But what about the stereotypically unmanly obsession with appearance that’s laden all over this campaign? As scholars such as R.W. Connell have pointed out, hegemonic masculinity isn’t something that exists naturally, rising up with every new generation of men. It’s cultivated, constructed, and manufactured, in part by corporations interested in building bottom lines. Old Spice is one of many grooming product manufacturers who have gambled on breaking the stereotypes. It’s how they do it, of course, that interests me. These are deliberate choices, after all, and the company does not have to use manvertising techniques.
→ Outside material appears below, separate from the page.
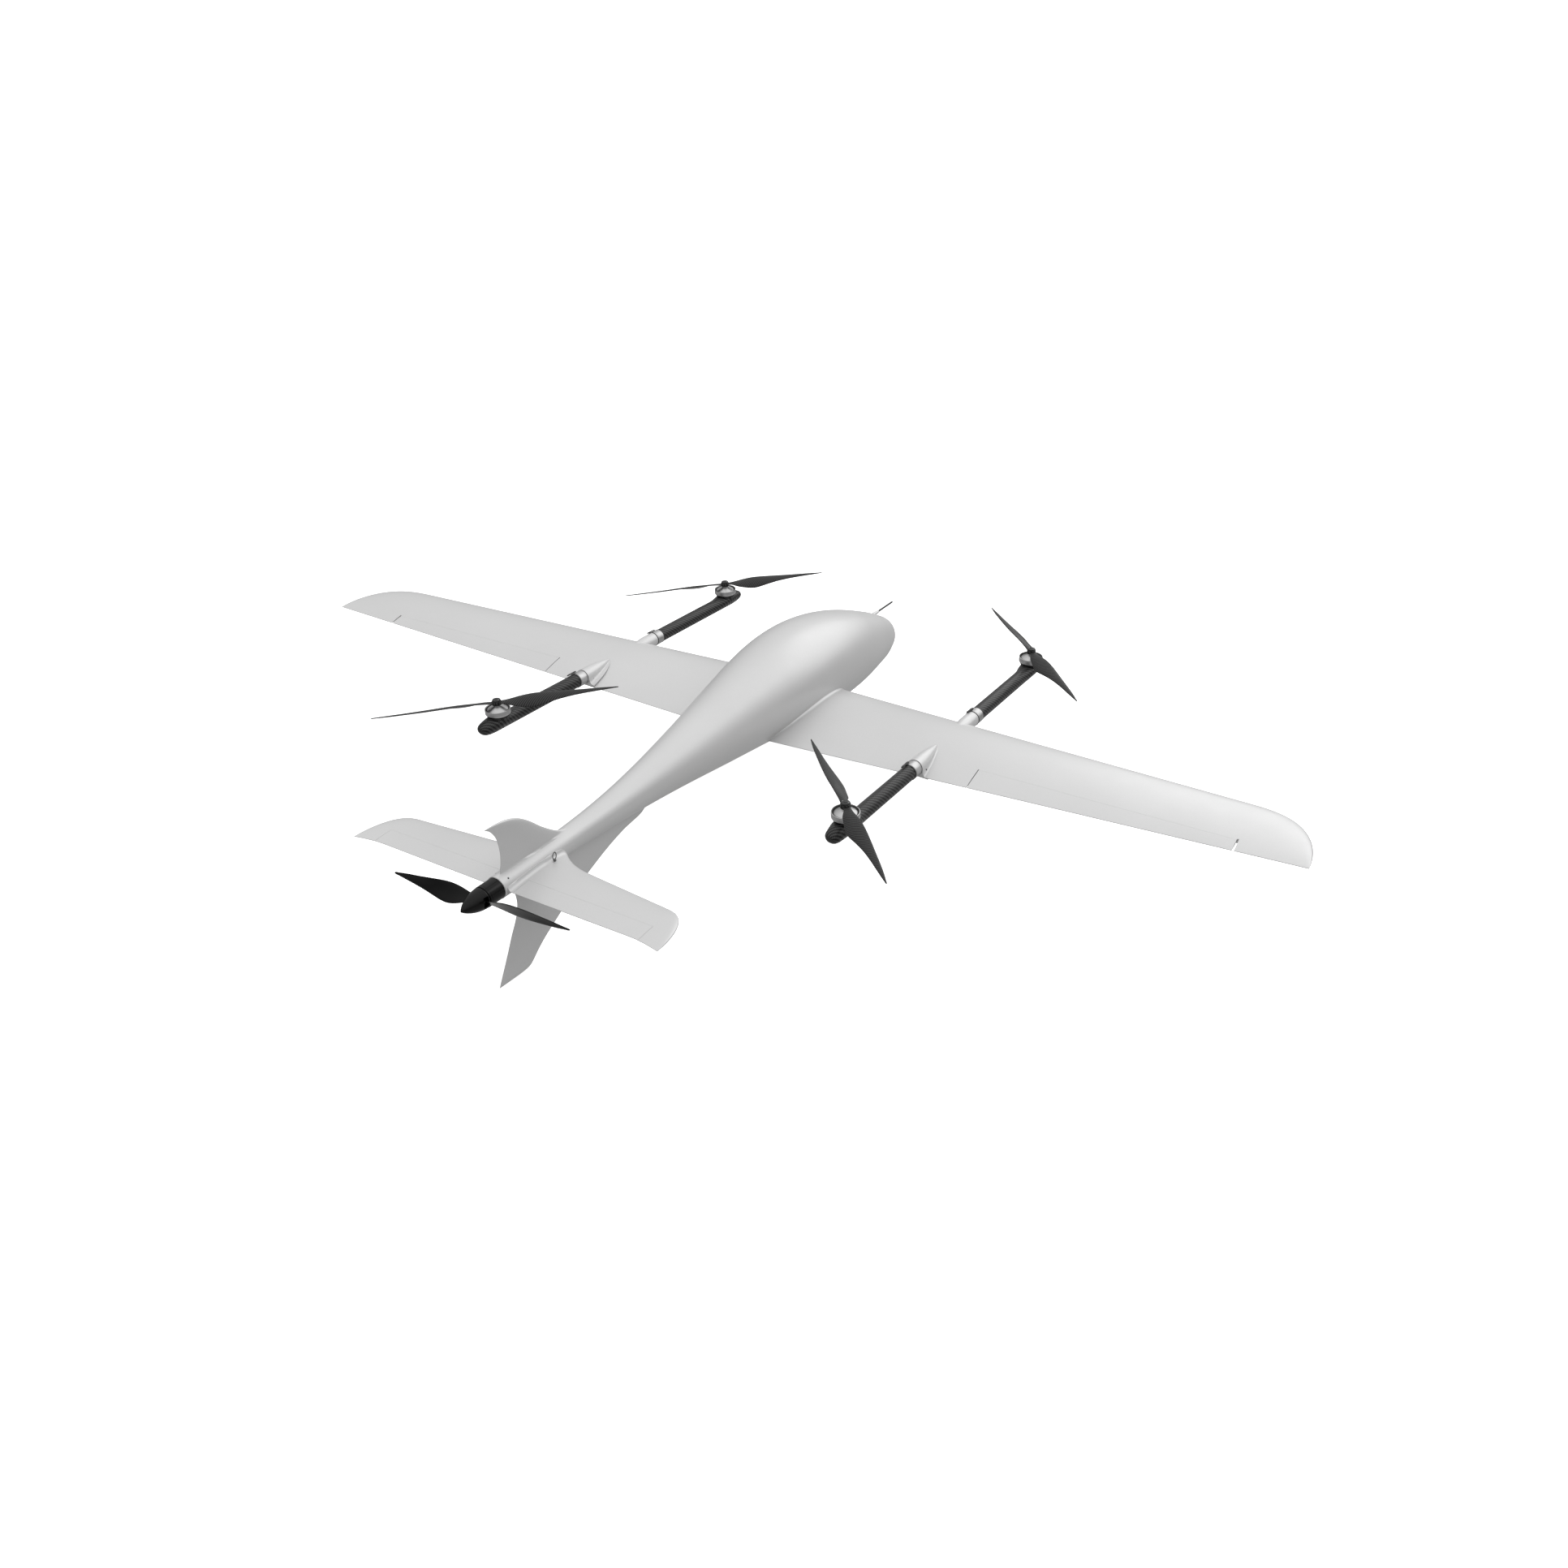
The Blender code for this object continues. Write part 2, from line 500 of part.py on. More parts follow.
# ---------------------------------------------------------------- propellers
# fraction of the radius, leading and trailing edge from the pitch axis (fractions of the radius, along the
# chord), pitch in degrees
LIFT_BLADE = [(0.03, 0.026, -0.026, 0), (0.07, 0.027, -0.034, 7), (0.10, 0.028, -0.050, 14),
              (0.16, 0.035, -0.068, 24), (0.23, 0.043, -0.082, 30), (0.30, 0.048, -0.088, 30),
              (0.38, 0.048, -0.076, 26.5), (0.50, 0.043, -0.051, 21), (0.64, 0.035, -0.031, 16),
              (0.78, 0.027, -0.020, 12.5), (0.90, 0.017, -0.012, 10), (0.97, 0.008, -0.006, 9)]
PUSH_BLADE = [(0.06, 0.036, -0.036, 42), (0.13, 0.046, -0.054, 40), (0.20, 0.060, -0.078, 37),
              (0.28, 0.072, -0.100, 33), (0.36, 0.076, -0.108, 29), (0.46, 0.070, -0.098, 25),
              (0.58, 0.057, -0.076, 20), (0.72, 0.042, -0.051, 16), (0.85, 0.029, -0.031, 13),
              (0.95, 0.015, -0.015, 11)]


def blade_rings(table, radius, thick, turn):
    """Sections of a blade that points along local +X, or -X for turn -1; local +Z is the thrust axis."""
    rings = []
    for f, le, te, pitch in table:
        c, mid, a = (le - te) * radius, (le + te) / 2 * radius, math.radians(pitch)
        t = max(thick * c, 0.0012)
        ring = []
        for i in range(8):
            b = math.pi * (2 * i + 1) / 8
            u, v = math.cos(b) * c / 2 * 1.08, math.sin(b) * t / 2
            v += 0.06 * c * (1 - (2 * u / c) ** 2)
            along, up = mid + u, v
            ring.append((turn * f * radius, turn * (along * math.cos(a) - up * math.sin(a)),
                         along * math.sin(a) + up * math.cos(a)))
        rings.append(ring)
    return rings


def make_propeller(name, mat, table, radius, thick, hub_r, hub_h, centre, rotation):
    """Two blades and a hub in one moulding."""
    half, edge = hub_h / 2, 0.0006
    hub = [(hub_r - edge, -half), (hub_r, edge - half), (hub_r, half - edge), (hub_r - edge, half)]
    prop = finish(turned(hub, (0, 0, 0), (0, 0, 1)), name, mat)
    blades = [finish(loft(blade_rings(table, radius, thick, turn), end=(turn * radius, 0, 0)), "blade")
              for turn in (1, -1)]
    for blade in blades:
        cut(prop, blade, "UNION")
    settle(prop)
    for blade in blades:
        bpy.data.objects.remove(blade, do_unlink=True)
    prop.data.transform(rotation)
    prop.location = place(centre)


for end_tag, end in ENDS.items():
    for side, side_tag in SIDES:
        tag, x0 = end_tag + "_" + side_tag, side * BOOM_X
        make_boom(tag, x0, end)
        make_collar(tag, x0, end)
        make_latch(tag, x0, end)
        make_lift_motor(tag, x0, end)
        # at rest the blades lie diagonally, tip towards the outer rear corner
        level_aft = Vector((0, math.cos(LEAN), -math.sin(LEAN)))
        blade_dir = Vector((1, 0, 0)) + side * level_aft
        make_propeller("lift_prop_" + tag, CARBON, LIFT_BLADE, LIFT_R, 0.10, LIFT_HUB_R, LIFT_HUB_H,
                       (x0, *end["hub"]), basis(blade_dir, LIFT_AXIS))


# ---------------------------------------------------------------- fins and tailplane
def plate(name, outline, half_thick, rim=0.009, edge=0.0012):
    """A fin in the centre plane: full thickness inside, thin at its rim."""
    n = len(outline)
    area = sum(outline[i - 1][0] * outline[i][1] - outline[i][0] * outline[i - 1][1] for i in range(n)) / 2
    loop = [Vector(p) for p in (outline if area > 0 else outline[::-1])]
    inner = []
    for i in range(n):
        before, after = (loop[i] - loop[i - 1]).normalized(), (loop[(i + 1) % n] - loop[i]).normalized()
        inward = Vector((-before.y - after.y, before.x + after.x))
        inner.append(loop[i] + inward / max(inward.length_squared / 2, 0.35) * rim)
    rings = [[(x, *p) for p in points] for x, points in
             ((-half_thick, inner), (-edge, loop), (edge, loop), (half_thick, inner))]
    fin = finish(loft(rings), name, WHITE)
    cut(fin, skin)
    settle(fin)


DORSAL = (curve([(0.600, 0.0500), (0.632, 0.0600), (0.670, 0.0860), (0.703, 0.1145), (0.731, 0.1340),
                 (0.760, 0.1458), (0.789, 0.1503), (0.8190, 0.1498)], 2)
          + curve([(0.8050, 0.1400), (0.7920, 0.1190), (0.7865, 0.0900), (0.7880, 0.0660),
                   (0.7920, 0.0500)], 2)
          + [(0.7920, 0.0300), (0.600, 0.0300)])
VENTRAL = (curve([(0.345, -0.0020), (0.372, -0.0245), (0.431, -0.0345), (0.506, -0.0575), (0.600, -0.0975),
                  (0.676, -0.1395), (0.706, -0.1590), (0.7275, -0.1775)], 2)
           + [(0.7366, -0.1848), (0.7440, -0.1875), (0.7520, GROUND), (0.8263, GROUND)]
           + curve([(0.7982, -0.1336), (0.7800, -0.0960), (0.7640, -0.0656), (0.7572, -0.0400),
                    (0.7590, -0.0180), (0.7640, -0.0040)], 2)
           + [(0.7640, 0.0200), (0.345, 0.0200)])
plate("dorsal_fin", DORSAL, 0.0045)
plate("ventral_fin", VENTRAL, 0.0050)


def stab_edges(x):
    """Leading and trailing edge of the tailplane at span x, with the root strake and the rounded tip."""
    x = abs(x)
    le = 0.6643 + 0.0964 * x - 0.030 * clamp((0.105 - x) / 0.081) ** 2.2
    te = 0.7995 - 0.0039 * x
    if x > STAB_TIP:
        u = (x - STAB_TIP) / (STAB_SPAN - STAB_TIP)
        te += 0.0105 * u ** 1.6
        le += (te - le) * (1 - math.sqrt(max(1 - u ** 2.9, 0)))
    return le, te


def stab_ring(x, n=9):
    le, te = stab_edges(x)
    stops = section_stops(n)
    half = [0.095 * thickness_at(s) * (te - le) + 0.0006 * s for s in stops]
    top = [(x, le + s * (te - le), STAB_Z + h) for s, h in zip(stops, half)]
    low = [(x, le + s * (te - le), STAB_Z - h) for s, h in zip(stops, half)]
    return top[::-1] + low[1:]


def elevator_block(name, side, x0, x1, front, slant):
    y, aft, hinge = ELEV_Y + front, 0.85, STAB_Z + HINGE_LIFT
    outline = [(y, 0.06), (y, hinge), (y + slant * 0.03, hinge - 0.03), (aft, hinge - 0.03), (aft, 0.06)]
    return finish(loft([[(side * x, *p) for p in outline] for x in (x0, x1)]), name)


def make_quick_pin(side, tag):
    """Quick-release pin with its pull ring, down through the root of the tailplane."""
    x, z = side * PIN_X, STAB_Z
    shaft = [(0.0015, -0.0020), (0.0015, 0.0085), (0.0030, 0.0088), (0.0030, 0.0112), (0.0024, 0.0118)]
    pin = finish(turned(shaft, (x, PIN_Y, z), (0, 0, 1), 12), "quick_pin_" + tag, SILVER, (x, PIN_Y, z))
    wide, tall, wire, foot = 0.0045, 0.0072, 0.0008, z + 0.0112
    bm = bmesh.new()
    grid = []
    for a in (2 * math.pi * i / 16 for i in range(16)):
        out = Vector((0, math.cos(a), math.sin(a)))
        c = Vector((x, PIN_Y + wide * out.y, foot + tall + tall * out.z))
        turn = (math.pi * k / 2.5 for k in range(5))
        grid.append([bm.verts.new(c + out * wire * math.cos(b) + Vector((wire * math.sin(b), 0, 0)))
                     for b in turn])
    for i in range(16):
        here, there = grid[i], grid[(i + 1) % 16]
        for j in range(5):
            k = (j + 1) % 5
            bm.faces.new((here[j], there[j], there[k], here[k]))
    cut(pin, finish(bm, "join_ring_" + tag), "UNION")
    settle(pin)


def make_tailplane(side, tag):
    root = [0.010, 0.0275, 0.0385, 0.050, 0.063, 0.081, 0.105]
    tip = [STAB_TIP + (STAB_SPAN - STAB_TIP) * f for f in (0.3, 0.52, 0.70, 0.84, 0.94, 0.985)]
    stops = root + [0.20, STAB_TIP] + tip
    stab = finish(loft([stab_ring(side * x) for x in stops]), "tailplane_" + tag, WHITE)
    cut(stab, skin)
    cut(stab, elevator_block("cut_elevator_" + tag, side, ELEV_IN, ELEV_OUT, 0.0, 0.0))
    hole = turned([(0.0020, -0.0060), (0.0020, 0.0300)], (side * PIN_X, PIN_Y, STAB_Z + 0.003), (0, 0, 1), 12)
    cut(stab, finish(hole, "cut_pin_" + tag))
    settle(stab)
    mid = (side * (ELEV_IN + ELEV_OUT) / 2, ELEV_Y, STAB_Z + HINGE_LIFT)
    rings = [stab_ring(side * x) for x in (0.020, 0.10, 0.20, STAB_TIP, 0.32, 0.335)]
    elevator = finish(loft(rings), "elevator_" + tag, WHITE, mid)
    keep = elevator_block("keep_elevator_" + tag, side, ELEV_IN + 0.0006, ELEV_OUT - 0.0006, GAP, 0.55)
    cut(elevator, keep, "INTERSECT")
    settle(elevator)
    make_quick_pin(side, tag)


for side, tag in SIDES:
    make_tailplane(side, tag)


# ---------------------------------------------------------------- tail motor, spinner, pusher propeller
def make_tail_drive():
    y0 = TAIL_Y + GAP
    can = [(TAIL_MOTOR_R - 0.0005, 0.0), (TAIL_MOTOR_R, 0.0006), (TAIL_MOTOR_R, TAIL_MOTOR_L - 0.0006),
           (TAIL_MOTOR_R - 0.0005, TAIL_MOTOR_L)]
    finish(turned(can, (0, y0, PUSH_Z), (0, 1, 0), 24), "tail_motor", BLACK)
    base = y0 + TAIL_MOTOR_L + 0.0012
    length = SPIN_TIP - base
    cone = [(SPIN_R * (1 - (k / 10) ** 1.85) ** 0.82, k / 10 * length) for k in range(10)]
    spinner = finish(turned(cone + [(0, length)], (0, base, PUSH_Z), (0, 1, 0), 24), "spinner", BLACK,
                     (0, PUSH_Y, PUSH_Z))
    blade_dir = (math.cos(PUSH_TURN), 0, math.sin(PUSH_TURN))
    turn = basis(blade_dir, (0, -1, 0))
    slot = boxed((-0.040, -0.0105, -0.0062), (0.040, 0.0105, 0.0062))
    bmesh.ops.transform(slot, matrix=Matrix.Translation((0, PUSH_Y, PUSH_Z)) @ turn, verts=slot.verts)
    cut(spinner, finish(slot, "cut_slot"))
    well = [(PUSH_HUB_R + GAP, -0.0062), (PUSH_HUB_R + GAP, 0.0062)]
    cut(spinner, finish(turned(well, (0, PUSH_Y, PUSH_Z), (0, 1, 0)), "cut_well"))
    settle(spinner)
    make_propeller("pusher_prop", BLACK, PUSH_BLADE, PUSH_R, 0.11, PUSH_HUB_R, PUSH_HUB_H,
                   (0, PUSH_Y, PUSH_Z), turn)


def make_probe():
    """Air data probe on top of the nose."""
    y, z, aim = -0.620, 0.0852, (0, -1, 0.02)
    foot = [(0.0052, 0.0), (0.0050, 0.010), (0.0036, 0.024), (0.0026, 0.026)]
    base = finish(turned(foot, (0, y, z), aim, 14), "pitot_base", WHITE)
    cut(base, skin)
    settle(base)
    finish(turned([(0.0019, 0.0), (0.0019, 0.074), (0.0014, 0.0765)], (0, y - 0.0264, z + 0.0005), aim, 10),
           "pitot_tube", DARK)


make_tail_drive()
make_probe()


# ---------------------------------------------------------------- landing bow and what the bay holds
def make_bow():
    """A springy strip under the belly, bent down to two flat ends with rubber feet."""
    half = curve([(0.0, -0.0495), (0.036, -0.0510), (0.062, -0.0620), (0.088, -0.0960), (0.114, -0.1430),
                  (0.128, -0.1680), (0.140, -0.1800), (0.156, -0.1825)], 2)
    line = [Vector((-x, z)) for x, z in half[::-1]] + [Vector(p) for p in half[1:]]
    reach, thick = 0.156, 0.0022
    rings = []
    for k, p in enumerate(line):
        t = (line[min(k + 1, len(line) - 1)] - line[max(k - 1, 0)]).normalized()
        n = Vector((-t.y, t.x)) * thick
        f = min(abs(p.x) / reach, 1)
        y, w = -0.312 - 0.085 * f ** 1.2, 0.017 - 0.006 * f
        rings.append([(q.x, y + dy, q.y) for q, dy in ((p + n, -w), (p + n, w), (p - n, w), (p - n, -w))])
    bow = finish(loft(rings), "landing_bow", CARBON)
    cut(bow, skin)
    settle(bow)
    for side, tag in SIDES:
        x0, x1 = sorted((side * 0.132, side * 0.157))
        foot = boxed((x0, -0.408, GROUND), (x1, -0.384, GROUND + 0.0030), 0.0010, 1)
        finish(foot, "landing_foot_" + tag, RUBBER)


make_bow()
finish(boxed((-0.045, -0.545, -0.020), (0.045, -0.395, 0.040), 0.006), "battery_pack", DARK)
finish(boxed((-0.055, -0.560, 0.0405), (0.055, -0.205, 0.0435)), "equipment_tray", CARBON)
finish(boxed((-0.030, -0.300, 0.0140), (0.030, -0.215, 0.0400), 0.003), "flight_controller", DARK)
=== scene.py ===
"""Fine surfaces, materials, light and camera for the fixed wing drone with vertical take-off.

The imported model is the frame. Shapes are worked out in the aircraft's design coordinates, whose zero is the
wing's trailing edge on the centre plane, and moved by OFFSET into the frame. Metres, +Z up, nose towards -Y,
+X the aircraft's left side."""

import bisect
import functools
import json
from math import copysign, cos, hypot, pi, radians, sin, sqrt

import bmesh
import bpy
import numpy as np
from mathutils import Matrix, Vector

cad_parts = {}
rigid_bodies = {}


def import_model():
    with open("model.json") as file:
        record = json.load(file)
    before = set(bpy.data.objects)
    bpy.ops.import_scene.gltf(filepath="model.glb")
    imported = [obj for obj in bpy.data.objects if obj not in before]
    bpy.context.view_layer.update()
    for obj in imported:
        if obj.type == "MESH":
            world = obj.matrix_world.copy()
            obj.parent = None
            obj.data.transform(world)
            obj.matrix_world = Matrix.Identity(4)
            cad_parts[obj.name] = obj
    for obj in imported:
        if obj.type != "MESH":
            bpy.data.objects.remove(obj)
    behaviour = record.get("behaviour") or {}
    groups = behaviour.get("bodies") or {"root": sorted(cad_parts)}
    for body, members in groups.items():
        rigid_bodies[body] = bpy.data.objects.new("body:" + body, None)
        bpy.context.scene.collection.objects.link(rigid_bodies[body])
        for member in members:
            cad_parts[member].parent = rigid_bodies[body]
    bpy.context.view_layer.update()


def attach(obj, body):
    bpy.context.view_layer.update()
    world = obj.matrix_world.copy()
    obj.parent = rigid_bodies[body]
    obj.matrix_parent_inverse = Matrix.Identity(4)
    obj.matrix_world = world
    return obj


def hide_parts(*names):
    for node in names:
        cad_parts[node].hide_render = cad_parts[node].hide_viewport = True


for old in list(bpy.data.objects):
    bpy.data.objects.remove(old, do_unlink=True)

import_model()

# ---- dimensions, in design coordinates
GROUND = -0.1885
OFFSET = Vector((0.0, -0.0548, -GROUND))
GAP = 0.0004                              # between parts that fit into each other
UP, DOWN = (0, 0, 1), (0, 0, -1)
BURIED = -0.0020                          # how far a root runs into the fuselage's skin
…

And yet apparently they feel like they have to, as market analysts have discussed. The anxieties men feel about worrying too much about their appearance, about their body, is very real — at least in the minds of corporate brand managers. Thus a market must be manufactured: men did not realize that armpit residue was a problem, so a campaign must be created to tap into a very conventional set of anxieties and lead to big purchasing numbers. As grooming products get increasingly gendered, it’s interesting to see how the various campaigns play on those anxieties, and craft campaigns around gendered tensions, reinforcing stereotypes and associations.

Ultimately, there’s no real reason for it. Isn’t it enough just to say that the product won’t turn your dark colored shirts white in the underarms? Or that if you wear a tank top you won’t have unattractive armpits? Manvertising, as this campaign illustrates, requires a whole slew of other elements, all offset by humor, that tap into deep cultural fantasies and beliefs, in the interests of both creating and offsetting anxieties about masculinity.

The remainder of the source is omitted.